Laila Dawa: Pensa ainda em fazer alguma coisa como jornalista?

Wagner Moura: Eu gosto de escrever, mas não é bem como jornalista, é como cidadão, quando tem alguma coisa que eu queira falar, como essa questão agrária do Pará, sobre Tropa de elite, sobre o fascismo, rio São Francisco... Eu dei uma entrevista para sua coluna [coluna de Mônica Bergamo no jornal Folha de S.Paulo] a esse respeito, quando achei que havia uma certa intolerância do governo com a greve de fome do Frei Cappio [Em 2007, Frei Luiz Flávio Cappio iniciou uma greve de fome para tentar impedir a implantação do projeto de transposição do rio São Francisco. A greve durou 24 dias].

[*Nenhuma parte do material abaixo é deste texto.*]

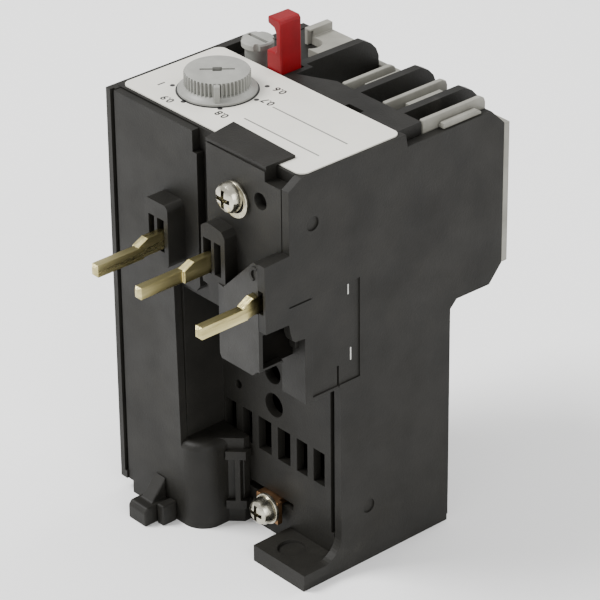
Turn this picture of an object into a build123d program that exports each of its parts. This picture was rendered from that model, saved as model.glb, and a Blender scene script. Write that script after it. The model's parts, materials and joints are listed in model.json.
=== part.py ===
from build123d import *
from math import cos, pi, sin
import os

os.makedirs("parts", exist_ok=True)

# Plug-in thermal overload relay, three poles. Millimetres, Z up, pins towards -Y.
# Positions are written from the left outer side (across), from the rim of the pin
# side (behind) and from the underside of the foot (height), then centred in plan.
CASE_WIDTH = 45.0
CENTRE_BEHIND = 14.6
WALL = 1.6
SEAM = 0.1

TOP_Z = 75.6
LEFT_DECK_Z = 73.4
PANEL_FRONT = 0.3
UPPER_WALL_FRONT = 1.8
LOWER_WALL_FRONT = 9.7
LOWER_BACK = 33.7
OVERHANG_Z = 42.0
BACK = 45.1
COVER_FRONT = -0.7
HOOD_FRONT = -3.2
BOSS_TOP = 16.3
BOSS_BACK = 9.6
FOOT_FRONT = 1.7
FOOT_TOP = 3.1
SCREW_AXIS = (32.35, 68.8)
PIN_TIP = -17.2

PIN_INNER = {"l1": (16.1, 54.3, 57.3), "l2": (27.5, 54.6, 57.7), "l3": (41.5, 54.0, 57.0)}
PIN_OUTER = {"l1": (16.4, 56.3), "l2": (27.1, 56.7), "l3": (41.6, 55.8)}
PIN_THICK = 1.5
BLADE_THICK = 1.45
BLADE_HEIGHT = 2.1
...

Mônica Bergamo: Uma coisa que você disse na entrevista: "Eu votei no Lula, mas nem sempre o governo está como a gente quer, pelo menos, por enquanto". No que o governo está...[sendo interrompida]

Wagner Moura: O governo está com tudo e não dá prosa. Os números todos lá em cima. Sinceramente, eu sou um entusiasta do governo Lula, acho que nós temos o melhor governo dos últimos anos da democracia brasileira, dos pouquíssimos anos da democracia brasileira. Os números comprovam isso. Eu acho, desculpa, só para finalizar... qual o grande desafio do nosso país? Na minha opinião, é diminuir essa diferença abissal que existe entre quem tem muita grana e quem tem pouca. E nenhum governo fez isso melhor do que o governo Lula.

Lillian Witte Fibe: Wagner Moura, muito obrigada por sua presença aqui. É redundante e um pleonasmo a gente te desejar sucesso, mas muito obrigada mesmo! Obrigada a vocês que nos ajudaram aqui na entrevista, aos twitteiros. Na semana que vem, tem mais um Roda Viva. Até lá.